Peacemaking thoughts at 37,000 feet
President Corey shares a letter to Biola students that he wrote on a recent trip back from Israel. | Tomber Su/THE CHIMES [file photo]
I’m writing this article to you, students, on my way home from Israel. It’s Monday morning April 27, nine o’clock Jerusalem time. Most of you are awake right now in the final hour of your weekend, Sunday night at eleven. I’m about to layover in Istanbul before my final leg to LAX.
I’ve thought about you often on this trip, as 66 of us traveled together for 10 days in Israel. What I have been thinking about is the hope I have in you and the hope you embody for the world, as a generation of reconcilers.
Yesterday I stood on the Temple Mount, the most religiously contested acreage in the world. Muslims, Jews and Christians of all stripes argue that this is their sacred ground. Symbolized in these 15 football fields of stone plazas and mosques is the tension embodied among many religious groups who have, more often than not, fought or divided. I reflected on the charade of peace that covers the underlying tensions. I reflected on that Temple Mount that God—who will one day make all things new—would use this rising generation of Jesus followers to be his peacemakers, those he called “blessed” in his sermon on the Galilean mountainside.

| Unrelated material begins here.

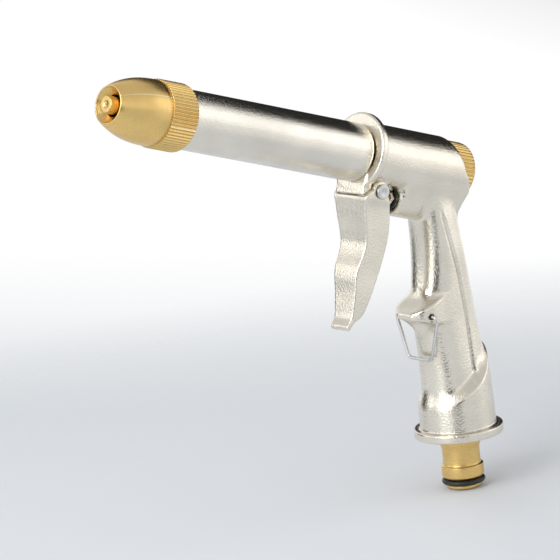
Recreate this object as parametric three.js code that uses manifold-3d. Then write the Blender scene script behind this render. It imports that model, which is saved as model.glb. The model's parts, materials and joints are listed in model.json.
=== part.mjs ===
// Hose spray nozzle: a pistol-grip die casting with a long tube, a twist head on the front,
// a lever trigger over a push valve, a flow regulator at the rear and a plug-in hose connector.
//
// Frame: millimetres, +Z up along the hose connector, +X the way the water leaves,
// mirror plane Y = 0, origin at the centre of the connector's lower end face.
// Everything on the spray tube is drawn in the tube's own frame: local X runs forward along
// the tube from the point where its axis crosses +Z, and local Z is square to it, upwards.

import * as THREE from 'three';
import { mergeVertices } from 'three/addons/utils/BufferGeometryUtils.js';
import Module from 'manifold-3d';

const wasm = await Module();
wasm.setup();

const { PI, cos, sin } = Math;
const degrees = PI / 180;

// ---- driving dimensions -------------------------------------------------------------------

const gap = 0.3;                  // clearance kept between neighbouring pieces
const tubeRise = 19.78 * degrees; // how far the spray tube points above level
const tubeHeight = 122.03;        // where the tube's axis crosses the connector's axis

const tubeRadius = 10.75;
const tubeBore = 9.2;
const tubeRear = 39.6;
const tubeFront = 128.2;

const casingRadius = 11.9;
const pocketFloor = -3.2;         // bottom of the pocket that the regulator knob turns in
const diskRadius = 14.17;
const diskFront = 39.0;
const diskThickness = 2.9;
const diskOffset = 0.8;

const valveDrop = 14.15;          // valve axis, below the tube's axis
const bossRadius = 5.9;
const bossFront = 19.5;
const valveBore = 4.0;
const reliefRadius = 4.9;         // room for the gland nut in front of the boss

const passageRadius = 4.0;        // the water's way up the grip
const passageX = 4.0;
const passageTop = 107;
const portRadius = 1.6;           // where the water crosses from the valve to the regulator
const portX = 12.4;
const throatRadius = 2.6;         // what the regulator's needle closes
const mixingRadius = 5.2;
const bushBore = 7.3;
const bushFront = 3.7;
const socketBore = 8.3;           // where the spray tube's rear end sits in the casing
const socketRear = 18;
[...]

We are called to be voices of reconciliation and of peace. Of all the traits I pray you will exemplify as you go through Biola and graduate from here—many of you in a few weeks—my most passionate prayer is that you would live out the redemptive love of Christ wherever you go. That you would be reconcilers who live the love of Christ. That you would be called peacemakers.
That love of Christ is easy to show to the coffee barista when she gets our latte right. It comes naturally to our family so long as there’s harmony. But living the love of Christ is much harder for those we might have previously ignored, avoided, judged or condemned. It is a tougher road when we live in tension with our families or in our residential communities. But Jesus calls us to demonstrate the power of reconciliation to all who come our way, regardless. Neighbor or stranger. Roommate or mother. Colleague or foe.
More profoundly, the life of radical reconciliation calls us to the risk of encountering people with disease, those living outside of grace and even those who would threaten to harm or kill us. What does living this way look like when we extend Christ’s love to our enemies or the outcast, the bullied or the disabled, the unsavory or the unlovely? What does it look like to love the persecutors of Christians and not just the persecuted?
Jesus calls us to the way of reconciliation—selfless, humble, vulnerable, open and faithful. He has called us to live this way, even if our attempts at reconciliation are rejected.
I thought about this on Jerusalem’s Temple Mount my last Sunday in Israel, praying for you students on my way home today that you would lean into reconciliation. That you would take the risks of loving radically the way Christ has called you to love, even if that love is snubbed. Blessed are the peacemakers, Jesus said, for they will be called the children of God.